__Task to complete__.
Beginning with the first line of the data below, reproduce every line unchanged, ending with the line that holds "of the bottle.".

__Supplied material__.
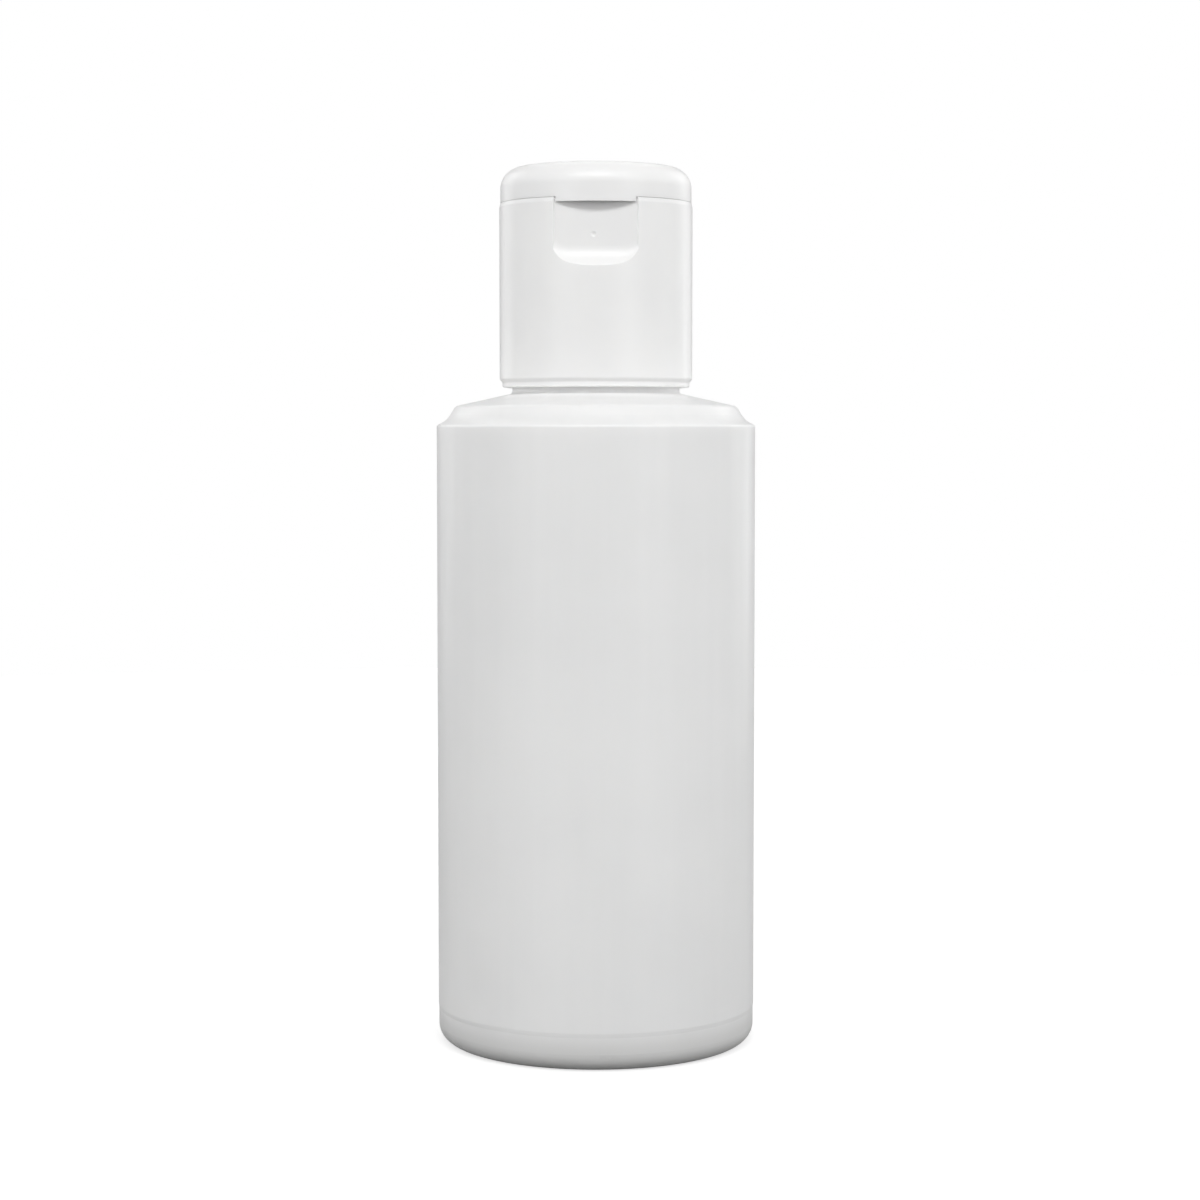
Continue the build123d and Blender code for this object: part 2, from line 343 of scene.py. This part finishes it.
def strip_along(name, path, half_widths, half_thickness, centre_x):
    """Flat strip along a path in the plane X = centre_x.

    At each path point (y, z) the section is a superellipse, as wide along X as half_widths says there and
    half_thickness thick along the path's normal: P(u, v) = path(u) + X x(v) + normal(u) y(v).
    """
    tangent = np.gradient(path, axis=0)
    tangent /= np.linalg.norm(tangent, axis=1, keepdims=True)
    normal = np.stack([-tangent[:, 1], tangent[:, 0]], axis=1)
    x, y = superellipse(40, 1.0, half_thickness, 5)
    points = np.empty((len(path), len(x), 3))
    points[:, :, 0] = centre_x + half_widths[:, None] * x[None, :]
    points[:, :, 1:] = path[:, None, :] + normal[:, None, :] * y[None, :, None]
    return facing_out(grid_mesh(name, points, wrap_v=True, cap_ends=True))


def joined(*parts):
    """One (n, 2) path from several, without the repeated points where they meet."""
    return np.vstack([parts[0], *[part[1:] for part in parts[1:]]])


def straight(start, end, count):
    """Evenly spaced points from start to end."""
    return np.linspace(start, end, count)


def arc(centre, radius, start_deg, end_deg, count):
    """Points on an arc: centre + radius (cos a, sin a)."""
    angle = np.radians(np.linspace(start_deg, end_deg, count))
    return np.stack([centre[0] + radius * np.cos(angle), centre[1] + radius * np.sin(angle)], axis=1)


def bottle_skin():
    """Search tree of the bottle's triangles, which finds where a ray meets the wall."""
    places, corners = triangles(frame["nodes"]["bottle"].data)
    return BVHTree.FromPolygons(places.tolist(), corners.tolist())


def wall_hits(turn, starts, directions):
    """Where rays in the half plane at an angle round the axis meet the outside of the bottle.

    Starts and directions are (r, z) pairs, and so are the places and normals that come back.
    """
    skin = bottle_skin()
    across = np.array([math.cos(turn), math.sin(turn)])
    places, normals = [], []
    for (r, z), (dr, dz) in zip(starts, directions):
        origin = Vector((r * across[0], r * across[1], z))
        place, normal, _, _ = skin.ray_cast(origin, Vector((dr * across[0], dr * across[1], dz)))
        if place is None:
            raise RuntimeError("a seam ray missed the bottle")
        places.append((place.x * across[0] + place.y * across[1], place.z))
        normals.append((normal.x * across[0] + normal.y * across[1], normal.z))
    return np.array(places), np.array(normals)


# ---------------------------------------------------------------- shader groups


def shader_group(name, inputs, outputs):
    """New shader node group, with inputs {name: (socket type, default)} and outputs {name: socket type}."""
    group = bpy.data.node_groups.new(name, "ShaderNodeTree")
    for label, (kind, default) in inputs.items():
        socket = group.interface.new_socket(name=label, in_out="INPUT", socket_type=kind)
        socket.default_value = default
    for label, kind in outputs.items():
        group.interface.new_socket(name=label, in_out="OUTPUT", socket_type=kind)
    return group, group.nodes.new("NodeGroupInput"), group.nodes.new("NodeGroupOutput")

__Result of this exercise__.
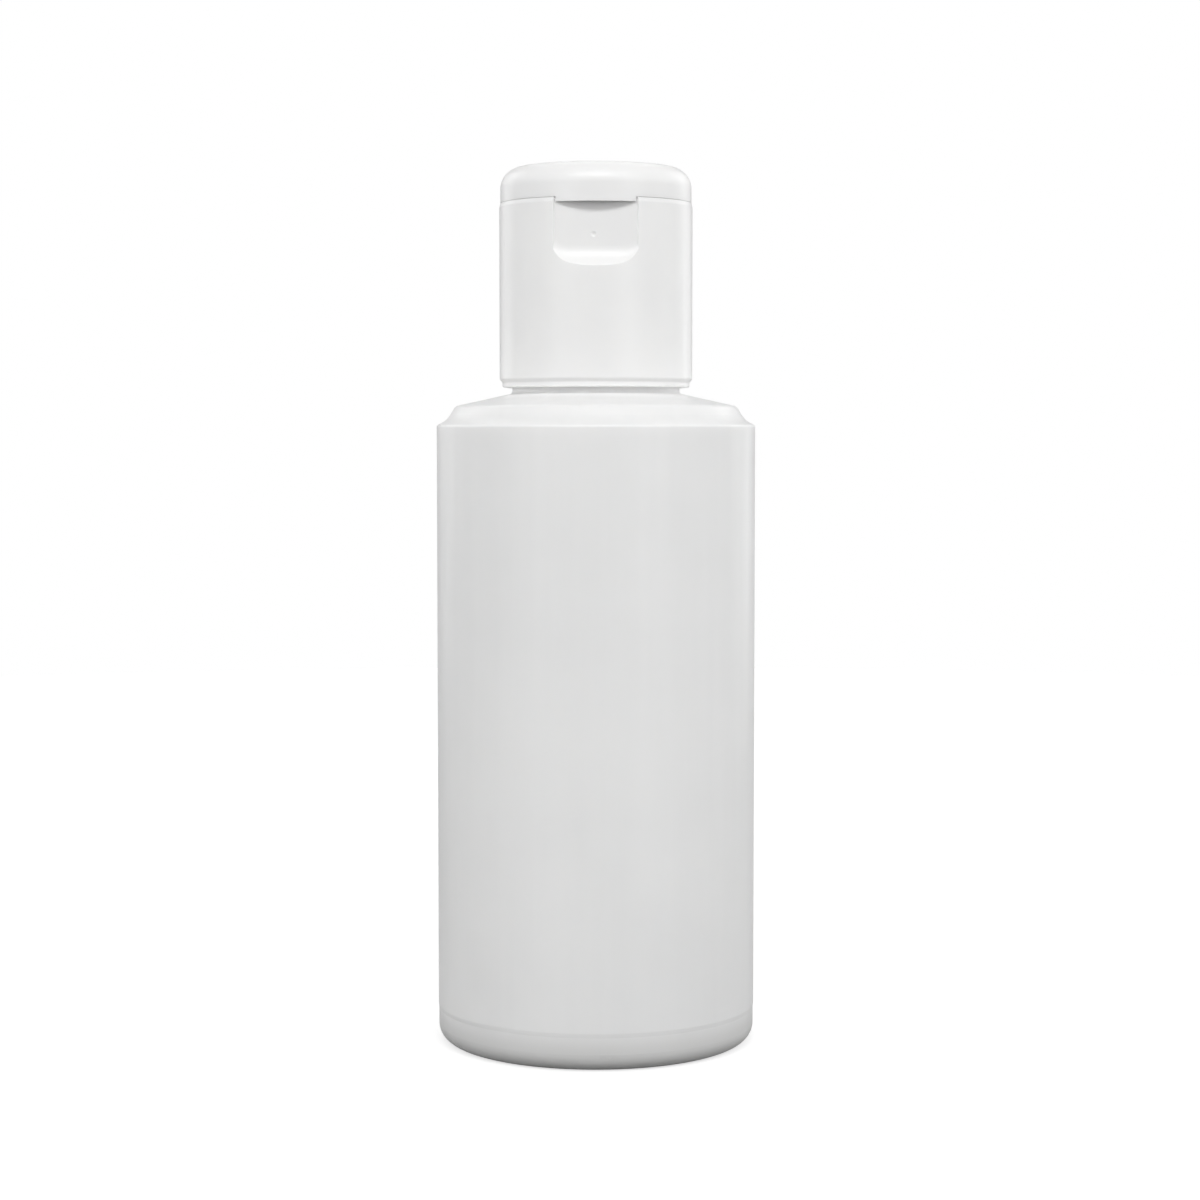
Continue the build123d and Blender code for this object: part 2, from line 343 of scene.py. This part finishes it.
def strip_along(name, path, half_widths, half_thickness, centre_x):
    """Flat strip along a path in the plane X = centre_x.

    At each path point (y, z) the section is a superellipse, as wide along X as half_widths says there and
    half_thickness thick along the path's normal: P(u, v) = path(u) + X x(v) + normal(u) y(v).
    """
    tangent = np.gradient(path, axis=0)
    tangent /= np.linalg.norm(tangent, axis=1, keepdims=True)
    normal = np.stack([-tangent[:, 1], tangent[:, 0]], axis=1)
    x, y = superellipse(40, 1.0, half_thickness, 5)
    points = np.empty((len(path), len(x), 3))
    points[:, :, 0] = centre_x + half_widths[:, None] * x[None, :]
    points[:, :, 1:] = path[:, None, :] + normal[:, None, :] * y[None, :, None]
    return facing_out(grid_mesh(name, points, wrap_v=True, cap_ends=True))


def joined(*parts):
    """One (n, 2) path from several, without the repeated points where they meet."""
    return np.vstack([parts[0], *[part[1:] for part in parts[1:]]])


def straight(start, end, count):
    """Evenly spaced points from start to end."""
    return np.linspace(start, end, count)


def arc(centre, radius, start_deg, end_deg, count):
    """Points on an arc: centre + radius (cos a, sin a)."""
    angle = np.radians(np.linspace(start_deg, end_deg, count))
    return np.stack([centre[0] + radius * np.cos(angle), centre[1] + radius * np.sin(angle)], axis=1)


def bottle_skin():
    """Search tree of the bottle's triangles, which finds where a ray meets the wall."""
    places, corners = triangles(frame["nodes"]["bottle"].data)
    return BVHTree.FromPolygons(places.tolist(), corners.tolist())


def wall_hits(turn, starts, directions):
    """Where rays in the half plane at an angle round the axis meet the outside of the bottle.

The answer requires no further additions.